• Data items
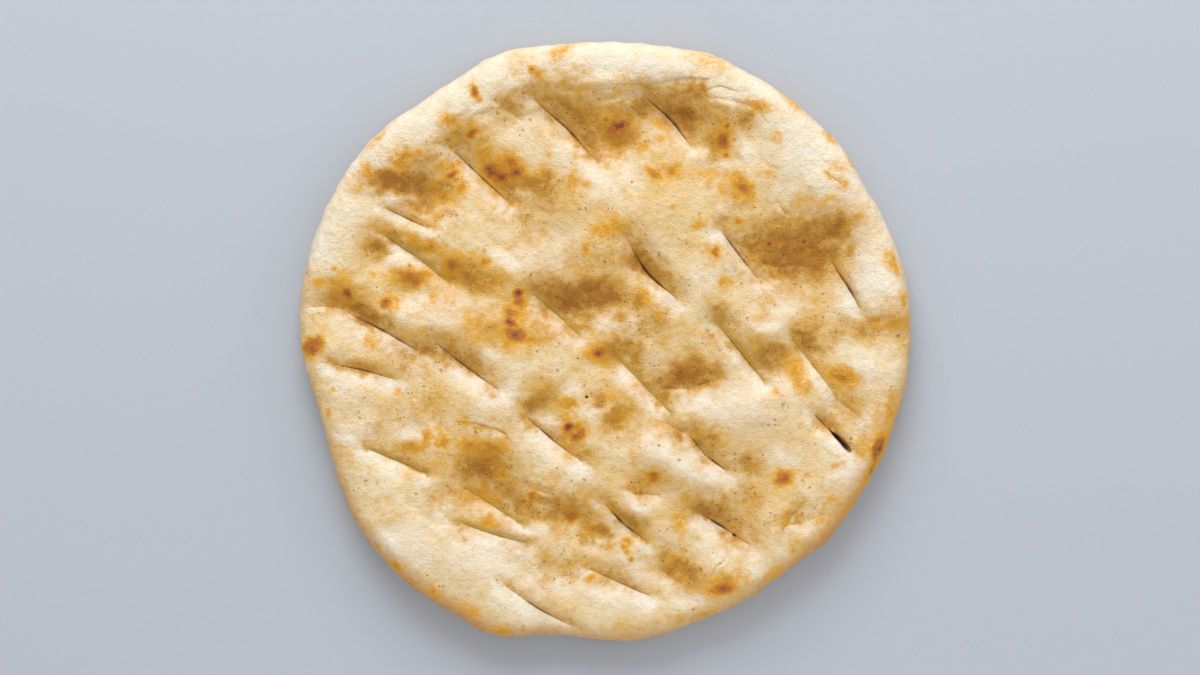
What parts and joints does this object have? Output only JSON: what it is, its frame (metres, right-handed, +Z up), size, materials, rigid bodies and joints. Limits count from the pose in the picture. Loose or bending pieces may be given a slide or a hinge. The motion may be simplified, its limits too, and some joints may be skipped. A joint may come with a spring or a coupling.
{
  "type": "naan",
  "caption": "Large round flatbread with a puffed rim, rows of slanting slashes, soft hollows and toasted patches, flat underneath.",
  "frame": {"origin": "middle of the bread's outline, on the surface that it lies on", "axes": "+Z up out of the slashed top, +Y towards the widest puffed part of the rim, +X to the right of that; the slashes run from -X +Y to +X -Y"},
  "size_m": [0.2706, 0.2655, 0.0215],
  "materials": {
    "crust": "matte baked crust, pale with golden brown patches"
  },
  "bodies": {
    "root": {"naan": "crust"}
  },
  "joints": []
}
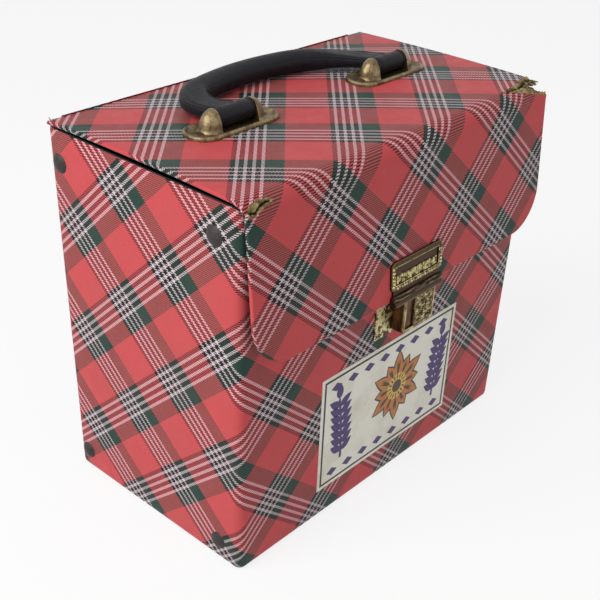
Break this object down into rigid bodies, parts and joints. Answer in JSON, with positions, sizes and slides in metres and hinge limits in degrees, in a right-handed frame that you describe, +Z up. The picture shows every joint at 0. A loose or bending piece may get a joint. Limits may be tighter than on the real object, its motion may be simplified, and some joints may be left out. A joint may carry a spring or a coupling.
{
  "type": "record carrying case",
  "caption": "Upright plaid-covered carrying case for small records, with a hinged lid and front flap, a sliding button lock and a folding handle on top.",
  "frame": {"origin": "centre of the body's underside, on the surface it stands on", "axes": "+X to the right seen from the front, +Y to the back where the lid is hinged, +Z up"},
  "size_m": [0.2222, 0.1378, 0.209],
  "materials": {
    "covered_board": "plaid vinyl-coated cloth over fibreboard, semi-matt",
    "lining_paper": "black paper over board, matt",
    "fold_cloth": "the covering alone, folded",
    "label_paper": "printed, worn",
    "lock_brass": "aged brass plate",
    "dark_rivet": "dark brown lacquer",
    "steel": "dull steel",
    "leather": "black, semi-gloss",
    "core_board": "plain"
  },
  "bodies": {
    "case": {"body_shell": "covered_board", "left_end_stiffener": "lining_paper", "right_end_stiffener": "lining_paper", "body_lining": "lining_paper", "left_end_rivets": "dark_rivet", "right_end_rivets": "dark_rivet", "front_label": "label_paper", "lock_plate": "lock_brass", "lock_case": "lock_brass", "lock_spring": "steel", "lock_rivets": "steel", "lock_backing": "steel", "hinge_fold": "fold_cloth"},
    "lid": {"lid_board": "covered_board", "lid_lining": "lining_paper", "hasp": "lock_brass", "hasp_rivets": "lock_brass", "hasp_backing": "steel", "left_handle_plate": "lock_brass", "right_handle_plate": "lock_brass", "left_handle_pin": "steel", "right_handle_pin": "steel", "left_plate_rivets": "lock_brass", "right_plate_rivets": "lock_brass", "left_handle_backing": "steel", "right_handle_backing": "steel"},
    "handle": {"handle_grip": "leather", "handle_core": "core_board"},
    "lock_button": {"lock_slide": "lock_brass"}
  },
  "joints": [
    {"name": "lid_hinge", "type": "hinge", "parent": "case", "child": "lid", "pos_m": [0, 0.0629, 0.1936], "axis": [-1, 0, 0], "range_deg": [0, 220], "deforming": ["hinge_fold"]},
    {"name": "handle_swing", "type": "hinge", "parent": "lid", "child": "handle", "pos_m": [0.00175, -0.0008, 0.20301], "axis": [1, 0, 0], "range_deg": [0, 178]},
    {"name": "latch_slide", "type": "slide", "parent": "case", "child": "lock_button", "axis": [-1, 0, 0], "range_m": [0, 0.0045], "stiffness_N_per_m": 300, "springref_m": -0.004, "deforming": ["lock_spring"]}
  ]
}
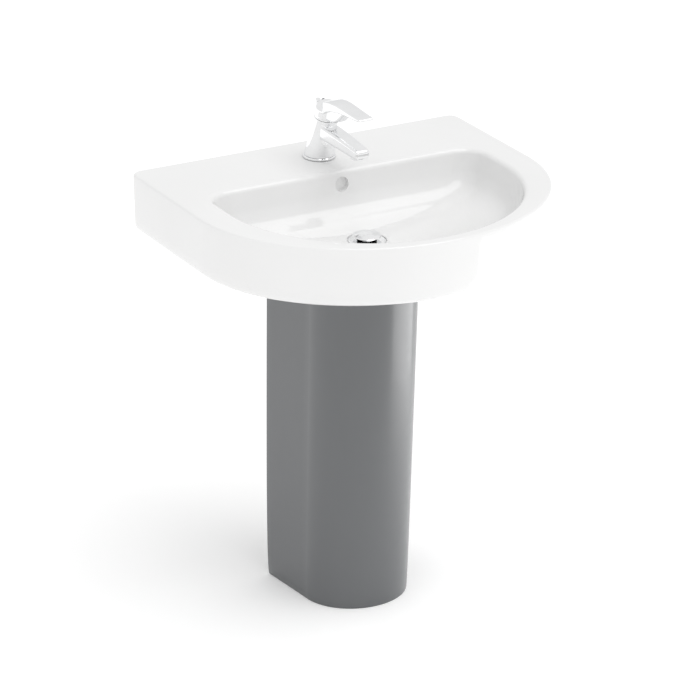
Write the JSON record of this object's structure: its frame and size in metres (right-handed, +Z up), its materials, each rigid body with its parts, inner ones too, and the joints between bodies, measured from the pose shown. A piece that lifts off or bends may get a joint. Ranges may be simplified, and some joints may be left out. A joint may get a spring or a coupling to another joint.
{
  "type": "pedestal sink",
  "caption": "Ceramic wash basin with a rounded front on a grey pedestal, with a single-lever mixer tap, pop-up waste and bottle trap.",
  "frame": {"origin": "on the floor, under the middle of the whole object's box", "axes": "+Z up; -Y is the front, where the user stands; +Y towards the wall; +X to the right seen from the front"},
  "size_m": [0.7, 0.56, 0.9486],
  "materials": {
    "white_glaze": "clear gloss white glaze",
    "grey_glaze": "clear gloss cool grey glaze",
    "chrome": "polished chrome plate",
    "steel": "satin stainless steel",
    "brass": "turned brass",
    "copper": "bright drawn copper",
    "black_rubber": "matt black rubber",
    "white_plastic": "moulded white plastic",
    "grey_plastic": "moulded grey plastic"
  },
  "bodies": {
    "root": {"basin": "white_glaze", "pedestal": "grey_glaze", "tap_body": "chrome", "tap_base_plate": "chrome", "aerator_housing": "chrome", "waste_body": "chrome", "trap_cup": "chrome", "trap_body": "chrome", "trap_inlet_nut": "chrome", "trap_outlet_nut": "chrome", "outlet_pipe": "chrome", "tailpipe": "chrome", "wall_flange": "chrome", "pivot_nut": "chrome", "horseshoe_plate": "steel", "tap_stud": "steel", "tap_nut": "brass", "cartridge_nut": "brass", "waste_nut": "brass", "hot_tail": "copper", "cold_tail": "copper", "tap_gasket": "black_rubber", "deck_washer": "black_rubber", "waste_gasket": "black_rubber", "waste_seal": "black_rubber", "trap_seal": "black_rubber", "seat_gasket": "black_rubber", "cartridge_body": "white_plastic", "ball_seat": "white_plastic", "aerator_insert": "white_plastic"},
    "swivel": {"cartridge_carrier": "white_plastic", "swivel_turret": "chrome"},
    "lever": {"lever_handle": "chrome", "lever_stem": "brass", "lever_screw": "steel", "index_button": "grey_plastic"},
    "lift": {"lift_rod": "chrome", "lift_knob": "chrome", "lift_strap": "steel", "strap_screw": "brass"},
    "pivot": {"pivot_rod": "steel"},
    "plug": {"waste_plug": "chrome", "plug_seal": "black_rubber"}
  },
  "joints": [
    {"name": "lever_swivel", "type": "hinge", "parent": "root", "child": "swivel", "pos_m": [0, 0.17347, 0.90713], "axis": [0, -0.2504, 0.9681], "range_deg": [-45, 45]},
    {"name": "lever_tilt", "type": "hinge", "parent": "swivel", "child": "lever", "pos_m": [0, 0.17347, 0.90713], "axis": [-1, 0, 0], "range_deg": [0, 18]},
    {"name": "lift_slide", "type": "slide", "parent": "root", "child": "lift", "axis": [0, 0, 1], "range_m": [0, 0.036]},
    {"name": "pivot_tilt", "type": "hinge", "parent": "root", "child": "pivot", "pos_m": [0, 0.046, 0.655], "axis": [1, 0, 0], "range_deg": [0, 13.2]},
    {"name": "plug_slide", "type": "slide", "parent": "root", "child": "plug", "axis": [0, 0, 1], "range_m": [-0.0066, 0]}
  ],
  "couplings": [
    {"joint": "pivot_tilt", "follows": "lift_slide", "rad_per_m": 6.322},
    {"joint": "plug_slide", "follows": "lift_slide", "ratio": -0.17778}
  ]
}
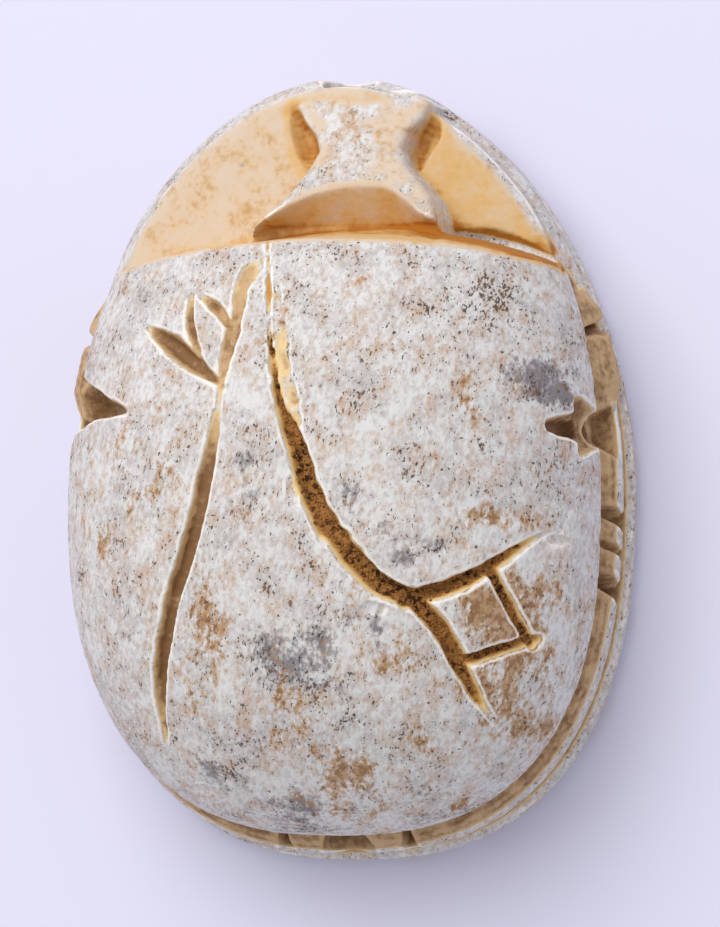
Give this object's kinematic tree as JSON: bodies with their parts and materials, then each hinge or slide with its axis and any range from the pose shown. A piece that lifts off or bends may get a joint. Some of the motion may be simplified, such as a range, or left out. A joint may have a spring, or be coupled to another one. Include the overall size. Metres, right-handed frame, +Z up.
{
  "type": "scarab amulet",
  "caption": "Carved stone scarab amulet: a beetle with a domed, incised back, notched shoulders, head and folded legs on an oval base, pierced lengthwise for a cord.",
  "frame": {"origin": "middle of the flat underside, on the plane it lies on", "axes": "+Z up through the back, +Y towards the beetle's head, +X to the right as seen from above with the head away from the viewer"},
  "size_m": [0.0178, 0.0244, 0.01],
  "materials": {
    "stone": "matte, weathered pale crust with amber recesses"
  },
  "bodies": {
    "root": {"scarab": "stone"}
  },
  "joints": []
}
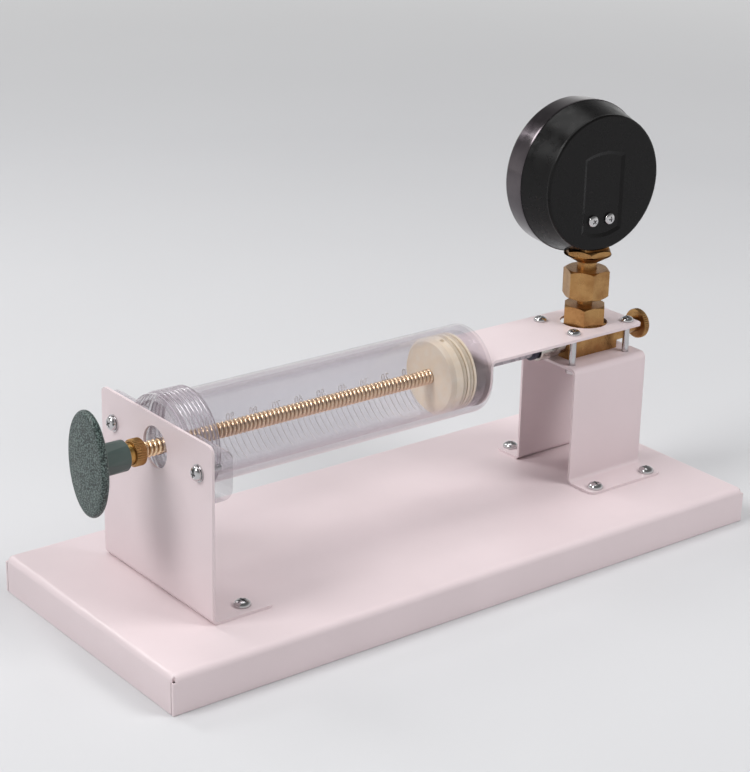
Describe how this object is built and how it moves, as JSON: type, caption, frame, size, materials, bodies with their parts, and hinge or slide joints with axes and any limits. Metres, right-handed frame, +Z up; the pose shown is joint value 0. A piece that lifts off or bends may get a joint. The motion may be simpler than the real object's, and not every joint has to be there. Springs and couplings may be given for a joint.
{
  "type": "boyles law apparatus",
  "caption": "Bench apparatus for Boyle's law: a hand knob and lead screw move a piston in a clear gas cylinder, which feeds a dial pressure gauge through a short hose and a brass manifold.",
  "frame": {"origin": "centre of the base tray's bottom edge plane", "axes": "+X from the hand knob to the gauge, +Y towards the gauge's dial, +Z up"},
  "size_m": [0.3, 0.126, 0.1828],
  "materials": {
    "white_coat": "satin white powder coat",
    "zinc": "bright zinc plate",
    "clear_tube": "clear acrylic",
    "clear_cap": "clear moulded plastic",
    "bright_brass": "bright turned",
    "satin_brass": "satin, slightly dull",
    "copper": "soft copper",
    "seal_rubber": "matte",
    "silicone": "matte ivory",
    "hose_grey": "cloudy flexible tube",
    "nickel": "satin nickel plate",
    "ring_navy": "smooth",
    "gauge_black": "satin black",
    "bezel_black": "gloss black",
    "window_glass": "clear",
    "dial_white": "matte white",
    "pointer_black": "matte black",
    "nylon": "smooth off-white",
    "knob_green": "stippled"
  },
  "bodies": {
    "frame": {"base_tray": "white_coat", "end_bracket": "white_coat", "bracket_screws": "zinc", "bracket_nuts": "zinc", "cap_screws": "zinc", "cap_washers": "zinc", "gauge_stand": "white_coat", "stand_screws": "zinc", "stand_nuts": "zinc", "bridge_plate": "white_coat", "bridge_screws": "zinc", "bridge_nuts": "zinc", "barrel": "clear_tube", "barrel_cap": "clear_cap", "end_plug": "clear_cap", "outlet_nipple": "bright_brass", "nipple_seal": "seal_rubber", "air_hose": "hose_grey", "push_fitting": "nickel", "hose_seal": "seal_rubber", "manifold_block": "satin_brass", "valve_body": "satin_brass", "riser_adapter": "satin_brass", "union_nut": "satin_brass", "union_washer": "copper", "gauge_socket": "satin_brass", "gauge_case": "gauge_black", "case_screws": "zinc", "bezel_ring": "bezel_black", "gauge_window": "window_glass", "window_gasket": "seal_rubber", "dial_plate": "dial_white", "dial_screws": "zinc", "movement_back_plate": "satin_brass", "movement_front_plate": "satin_brass", "movement_pillars": "bright_brass", "movement_screws": "zinc", "bourdon_tube": "bright_brass", "tube_tip": "bright_brass", "link": "zinc", "hairspring": "zinc"},
    "piston": {"piston": "nylon", "piston_seals": "silicone", "swivel_pins": "zinc"},
    "screw": {"lead_screw": "satin_brass", "hand_knob": "knob_green", "knob_insert": "bright_brass", "lock_nut": "satin_brass"},
    "vent_seal": {"vent_seal": "seal_rubber"},
    "vent_screw": {"vent_screw": "bright_brass"},
    "release_ring": {"release_ring": "ring_navy"},
    "pointer": {"pointer": "pointer_black", "pinion_shaft": "zinc"},
    "sector": {"sector_gear": "bright_brass"}
  },
  "joints": [
    {"name": "piston_slide", "type": "slide", "parent": "frame", "child": "piston", "axis": [-1, 0, 0], "range_m": [0, 0.11]},
    {"name": "screw_turn", "type": "hinge", "parent": "piston", "child": "screw", "pos_m": [0, 0.0015, 0.0765], "axis": [-1, 0, 0], "range_deg": [0, 19800]},
    {"name": "vent_slide", "type": "slide", "parent": "frame", "child": "vent_seal", "axis": [1, 0, 0], "range_m": [0, 0.0015]},
    {"name": "vent_turn", "type": "hinge", "parent": "vent_seal", "child": "vent_screw", "pos_m": [0.13, 0.0015, 0.0765], "axis": [1, 0, 0], "range_deg": [0, 720]},
    {"name": "release_ring_slide", "type": "slide", "parent": "frame", "child": "release_ring", "axis": [1, 0, 0], "range_m": [0, 0.0008]},
    {"name": "pointer_turn", "type": "hinge", "parent": "frame", "child": "pointer", "pos_m": [0.1077, 0.0015, 0.149], "axis": [-0.0698, -0.9976, 0], "range_deg": [-90, 180]},
    {"name": "sector_turn", "type": "hinge", "parent": "frame", "child": "sector", "pos_m": [0.1077, 0.0015, 0.1343], "axis": [-0.0698, -0.9976, 0], "range_deg": [-30, 15], "stiffness_Nm_per_rad": 0.018}
  ],
  "couplings": [
    {"joint": "screw_turn", "follows": "piston_slide", "rad_per_m": 3141.6},
    {"joint": "vent_slide", "follows": "vent_turn", "m_per_rad": 0.00011937},
    {"joint": "pointer_turn", "follows": "sector_turn", "ratio": -6}
  ]
}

• TASK PROMPT
Show every line from the entries above in which "each" appears.

• TASK OUTPUT
Write the JSON record of this object's structure: its frame and size in metres (right-handed, +Z up), its materials, each rigid body with its parts, inner ones too, and the joints between bodies, measured from the pose shown. A piece that lifts off or bends may get a joint. Ranges may be simplified, and some joints may be left out. A joint may get a spring or a coupling to another joint.
Give this object's kinematic tree as JSON: bodies with their parts and materials, then each hinge or slide with its axis and any range from the pose shown. A piece that lifts off or bends may get a joint. Some of the motion may be simplified, such as a range, or left out. A joint may have a spring, or be coupled to another one. Include the overall size. Metres, right-handed frame, +Z up.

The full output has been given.